Constamment poussés à reculer par les agents de sécurité, les protestataires ont improvisé une marche du siège du ministère du Travail et de la Protection sociale à travers différentes rues de la place du 1er-Mai avec des haltes bloquant la circulation.
Du département du travail en passant par l’APC de Belouizdad et le siège de l’UGTA, les syndicalistes ont tenu tête aux nombreux policiers qui les ont suivis à travers leur marche en tentant de les convaincre de stopper leur action. Mais c’était peine perdue. Arrivant à la rue Hassiba-Ben-Bouali, à quelques mètres de la Maison de la presse, les délégués syndicaux ont tenu un sit-in face à la Banque extérieure d’Algérie de la place du 1er-Mai.

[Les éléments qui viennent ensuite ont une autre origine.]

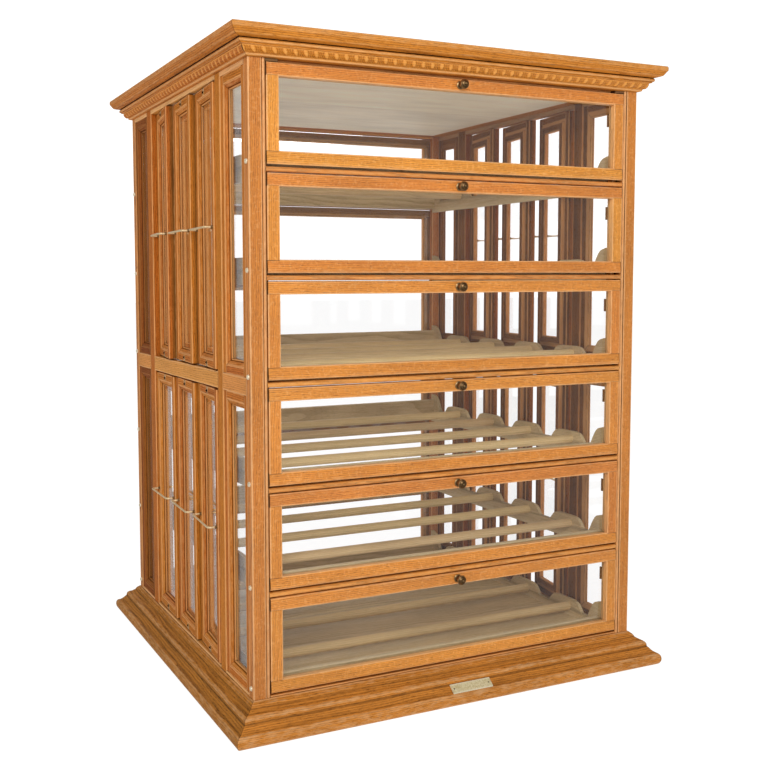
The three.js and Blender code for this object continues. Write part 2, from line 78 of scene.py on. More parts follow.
def rounded(corners, steps=5):
    # A closed outline of corners [x, y, radius]: each corner turns on a true arc between its two tangents
    points = []
    for index, (x, y, radius) in enumerate(corners):
        corner = np.array([x, y], float)
        if radius == 0:
            points.append(corner[None, :])
            continue
        before = np.array(corners[index - 1][:2]) - corner
        after = np.array(corners[(index + 1) % len(corners)][:2]) - corner
        before /= np.hypot(*before)
        after /= np.hypot(*after)
        half = math.acos(np.clip(before @ after, -1, 1)) / 2
        middle = (before + after) / np.hypot(*(before + after))
        centre = corner + middle * radius / math.sin(half)
        first = corner + before * radius / math.tan(half) - centre
        last = corner + after * radius / math.tan(half) - centre
        sweep = math.pi - 2 * half
        share = np.linspace(0, 1, steps + 1)[:, None]
        turned = np.sin((1 - share) * sweep) * first + np.sin(share * sweep) * last
        points.append(centre + turned / math.sin(sweep))
    return clean(np.concatenate(points))


def block(x, y, radii, steps=5):
    # A rectangle from x[0] to x[1] and from y[0] to y[1]; its corners go round from the low ones
    corners = ((x[0], y[0]), (x[1], y[0]), (x[1], y[1]), (x[0], y[1]))
    return rounded([(*corner, radius) for corner, radius in zip(corners, radii)], steps)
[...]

Lieu symbolique sur lequel ils ne se sont pas rabattus fortuitement.
“Arrêtez le vol des milliards”, “Non à la corruption”, n’ont cessé de crier les syndicalistes. Ils seront violemment remis à l’ordre par un policier qui lance : “Arrêtez ce que vous dites.”

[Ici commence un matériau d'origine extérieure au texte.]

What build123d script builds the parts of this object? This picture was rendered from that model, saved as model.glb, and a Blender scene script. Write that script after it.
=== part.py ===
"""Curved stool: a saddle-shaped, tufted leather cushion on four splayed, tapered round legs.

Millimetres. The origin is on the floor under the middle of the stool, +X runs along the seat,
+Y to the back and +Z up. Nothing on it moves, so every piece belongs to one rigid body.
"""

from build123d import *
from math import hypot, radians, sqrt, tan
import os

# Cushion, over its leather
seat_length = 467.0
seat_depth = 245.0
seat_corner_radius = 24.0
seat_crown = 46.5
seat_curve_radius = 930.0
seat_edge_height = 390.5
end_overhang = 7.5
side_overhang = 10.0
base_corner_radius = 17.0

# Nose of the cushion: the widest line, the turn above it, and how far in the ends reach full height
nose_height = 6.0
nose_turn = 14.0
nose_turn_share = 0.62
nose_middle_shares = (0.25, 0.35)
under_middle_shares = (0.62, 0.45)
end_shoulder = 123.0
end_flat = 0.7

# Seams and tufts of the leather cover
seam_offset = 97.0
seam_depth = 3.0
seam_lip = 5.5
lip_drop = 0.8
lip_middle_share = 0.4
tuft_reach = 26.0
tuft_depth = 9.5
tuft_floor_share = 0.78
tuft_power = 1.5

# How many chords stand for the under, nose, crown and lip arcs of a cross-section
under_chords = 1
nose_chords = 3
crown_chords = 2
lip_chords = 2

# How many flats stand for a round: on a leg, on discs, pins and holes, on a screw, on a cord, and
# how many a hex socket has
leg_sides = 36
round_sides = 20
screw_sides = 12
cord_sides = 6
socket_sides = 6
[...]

Les syndicalistes lui rétorquent en chœur : « À bas la répression ! Vive la liberté d’expression !” Sur ce, ils décident de mettre fin à leur mouvement et de se donner rendez-vous le mois prochain pour une action similaire. “Aujourd’hui, ce n’est qu’un avertissement auquel ont pris part les délégués syndicaux. Si les autorités persistent dans leur sourde oreille, la prochaine fois nous appellerons les travailleurs à prendre part à l’action”, avertit M. Tchiko du Snapap.
Le porte-parole du CLA enchaîne : “Les pouvoirs publics veulent profiter des vacances scolaires pour faire passer leurs lois. Nous leur disons qu’il y aura toujours une rentrée.” Et de conclure : “Si pour les pouvoirs publics il faut travailler plus pour gagner moins, pour nous, notre slogan est travailler moins et gagner plus.”